Ulbersdorf has been founded as a Waldhufendorf during the second phase of the German eastward expansion. It was first mentioned in 1432, in 1433 the church from the 12th/13th century was first mentioned, too. A 1433 mentioned vorwerk became a manor in the 16th century and even a second manor was built. For most of the time both manors belonged to the same families.

Wolf Adolf August von Lüttichau (1786–1863) was born in Ulbersdorf. He became later intendant of the Saxon State Theatre in Dresden. He and his wife Ida von Lüttichau (1798–1856) used Ulbersdorf manor as a second residence.

In 1877 the Bautzen–Bad Schandau railway line was built between the Upper Lusatian town Bautzen and Schandau at the river Elbe. Ulbersdorf railway station was located outside the village.

A World War I memorial was built in 1923. Additions were made to it after World War II.

In 1947 a land reform happened in Ulbersdorf like in most municipalities within the Soviet occupation zone.

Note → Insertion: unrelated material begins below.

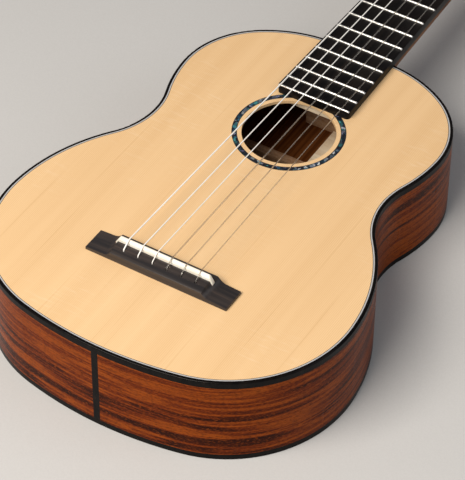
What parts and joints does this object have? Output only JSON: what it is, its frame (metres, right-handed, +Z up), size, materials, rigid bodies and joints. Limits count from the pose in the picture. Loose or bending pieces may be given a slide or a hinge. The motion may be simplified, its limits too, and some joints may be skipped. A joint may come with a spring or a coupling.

On 1 January 1994 the municipalities Ehrenberg, Goßdorf, Lohsdorf, Rathewalde and Ulbersdorf were incorporated into the town of Hohnstein.

== Literature ==

- Ulbersdorf, Krs. Sebnitz, in: Zwischen Sebnitz, Hinterhermsdorf und den Zschirnsteinen (= Werte der deutschen Heimat. Band 2). Akademie Verlag, Berlin 1959, pp 37–39.